Some Buddhist scholar (I'm blanking on the specifics) wrote an article in Yoga Journal last year in which he noted that it's folly to believe that you're either the cause of or the solution to all of the problems you face in life. It's a folly, I admit, to which I often subscribe. When I stumble, I spend what may be a phenomenal amount of time wondering what I could've done to prevent that stumble (even in those cases when the answer is clearly, 'Not much') and scrambling to right myself (and whoever else I might've taken down with me as I fell). But I think the lesson I'm missing in all of this is not, Why did I stumble? or How can I get up again? but How can I get myself on surer footing in the future? Because in this linear world, in which there isn't the chance for do-overs, isn't that the only thing truly worth learning?

You'll cry/believe me/come back

My head is full of words: imaginary conversations, apologies, strings of poetry, too many songs. But they can only take me so far. I can only plaintively quote Marge Piercy ('There is a turn in things/that makes the heart catch./We are ripening, all the hard/green grasping, the stony will/swelling into sweetness, the acid/and sugar in balance...') or Springsteen ('I'm no hero/that's understood') or Li-Young Lee ('Song, wisdom, sadness, joy:sweetness/equals three of any of these gravities') before everything becomes a blur, and I risk excess, and should just rest, allow some silence in, remember that it's either life or freedom from briars.

Whatever happens, whatever, we say, and hold hard, and let go, and go on.

6.19.2002

Relative measure

From a Times article on the publishing world's lack of interest in an Andersen juror's tale:

'Reconstructing the ruminations of the Andersen jury and exploring their ramifications is "not the worst idea I ever heard," Jonathan Karp, an executive editor at Random House, said meditatively. "I think the worst idea was the Bible diet, where you ate all of the foods mentioned in the Bible. That was the worst. Although for all I know that became a best seller."'

Small wonder

I think the Wonder Twins may have been sort of Super Hero Lite fare, aimed more at those of us who were not yet ready to identify with the Twins' more impressive brethren, or who were perhaps content to strive to be--someday, somehow--the sort of kids who could dress all in purple, sport magical rings, and transform themselves into endlessly useful permutations of water and animals.

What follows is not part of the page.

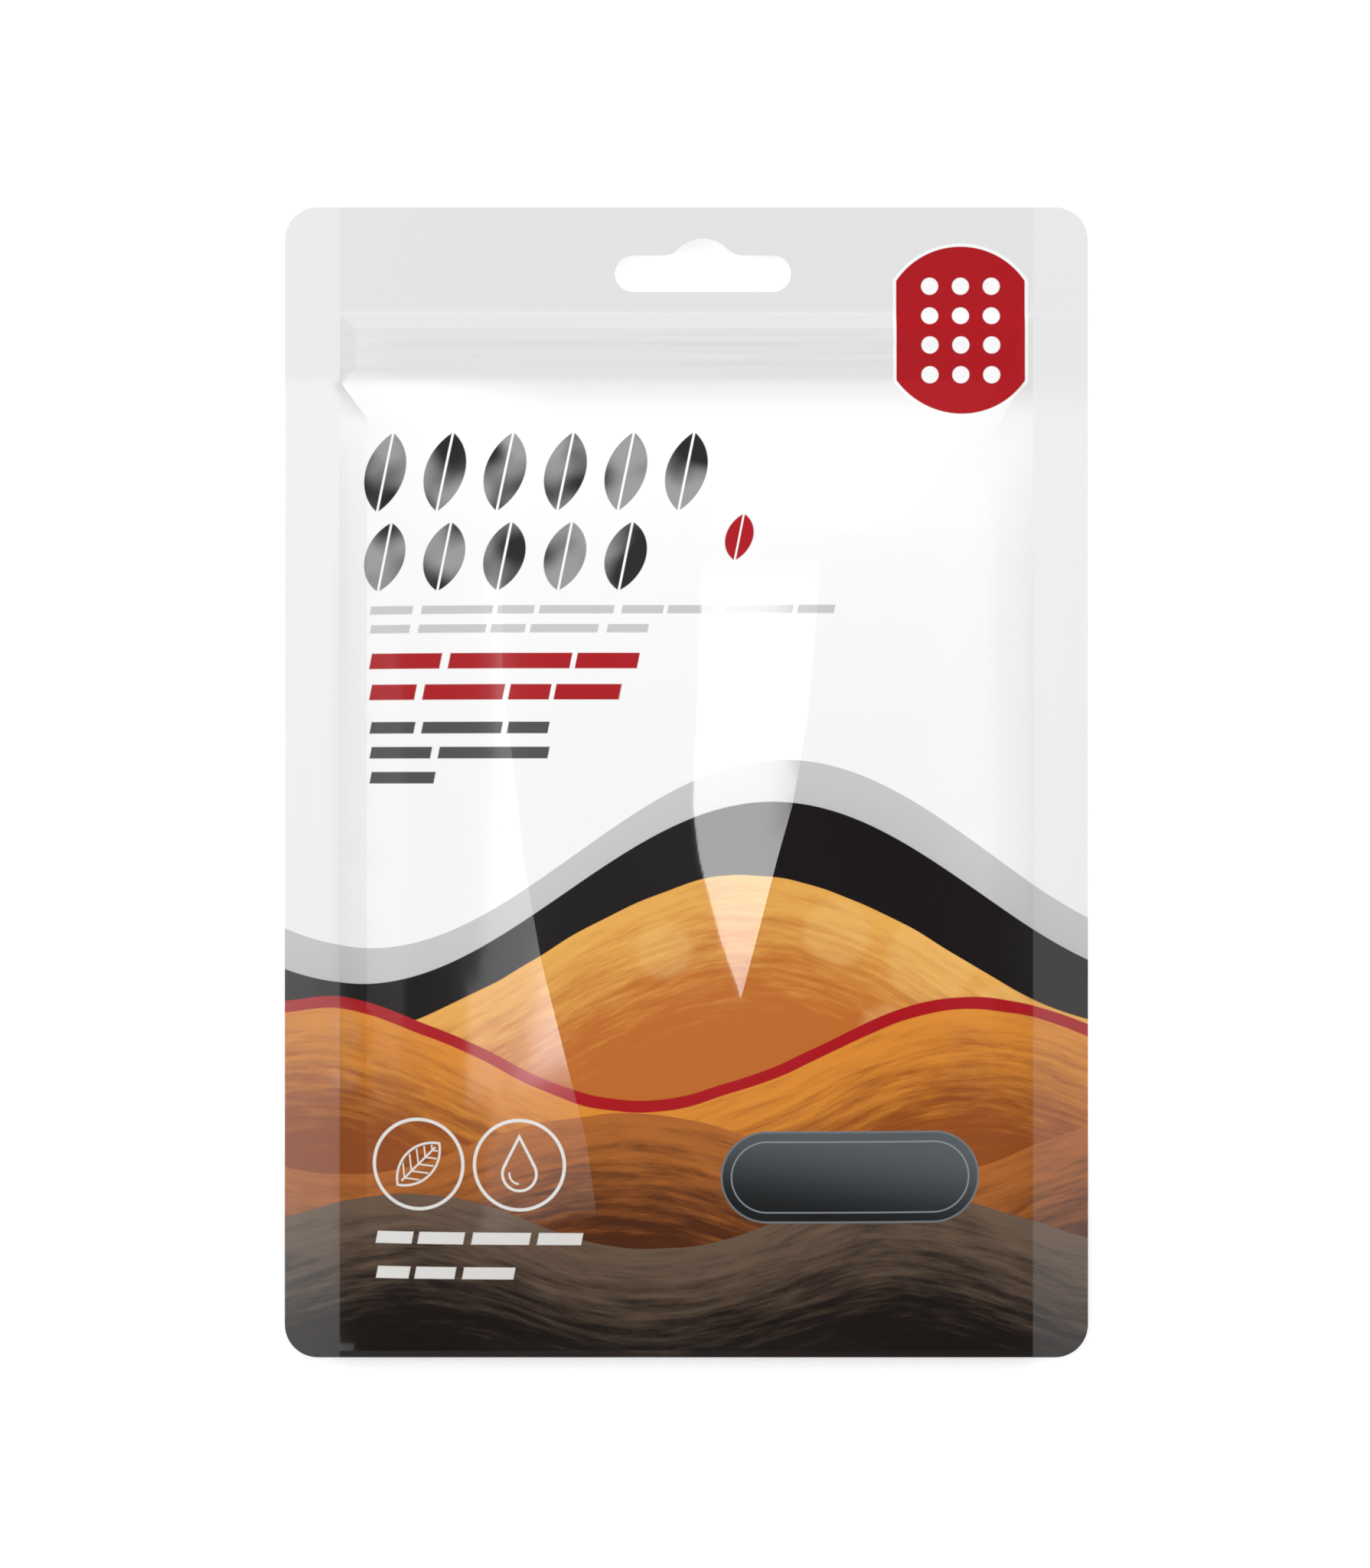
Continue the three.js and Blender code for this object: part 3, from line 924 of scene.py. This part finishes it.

My support for the cartoon WT does not, however, mean that I'll willingly go see the live action movie based on same when it comes out. Because, really, have we not yet learned to stop filching after-school or Saturday morning cartoons for movie ideas? (I suppose if the lesson is that movies based on cartoons may be dumb beyond words but are also painfully lucrative, it has been learned, and repeatedly taken to the bank, and we won't stop being inundated with such movies anytime soon.) Surely there must be better material for kid-appropriate movies out there. Can't we allow the Wonder Twins (and the Flintstones, and Scooby Doo) to remain in the animated realm, thereby saving their good names from the sullying affects of live action and computer animation?

6.17.2002

Dear Metropolitan Diary

I've not yet read the Metropolitan Diary in today's Times, but I think I have a pretty good idea of what it might include:


  • story about an elderly woman on a bus with (choose at least one) a large bag of groceries, a small dog, or an inappropriately warm coat
  • story about elevator shenanigans in some co-op or other
  • story about how, despite everyone's expectations, a New Yorker did right by one of his brethren, thereby exploding the myth that all New Yorkers are self-involved and ungiving


(Mind, I fully acknowledge the fact that the San Francisco version of the Diary would include endless variations on Muni whinging, tales of dot-com failures, and tourists in shorts in the middle of July. I'm not dissing the Diary.)

It's this last part I thought of last night when the middle seat in the row in front of me was taken, at the next-to-last minute, by a young woman who came barrelling down the aisle with a large suitcase, glared at us as she said, 'Well, SOMEONE has taken my seat' (when, in fact, she was looking at the wrong row), and finally plopped herself down after handing the bag to a flight attendant and almost hissing, 'That had BETTER be gate-checked.' She then put her tray table down to finish the cup of ice cream she'd brought on board and, after she'd finished it, thrust it in the direction of the passing flight attendant and said, 'Will you take care of this?'

In a nutshell, she made me want to smack her. I don't often have that desire. And while this is surely completely unfair and stereotypical and what-have-you, she also seemed to me the perfect example of the sort of insensitive, self-involved, purely selfish New Yorker who gives the rest of the city and its populace a bad name. Alas, on the plane, unlike in the Diary, there was no sudden change of heart, no turn for the good. She started the flight as a bitch and ended it the same way.

And, sure, no doubt she's nothing like the corrupt, Tonga-swindling businessman, but there still seems to me no reason to be so unpleasant. What's the benefit? Who wins out in the end?

I didn't dare ask and risk actually having to speak to her. Instead, I just waited in the aisle while she bustled out and down the jetway and into the maze of SFO with her gate-checked luggage and her self-righteous air.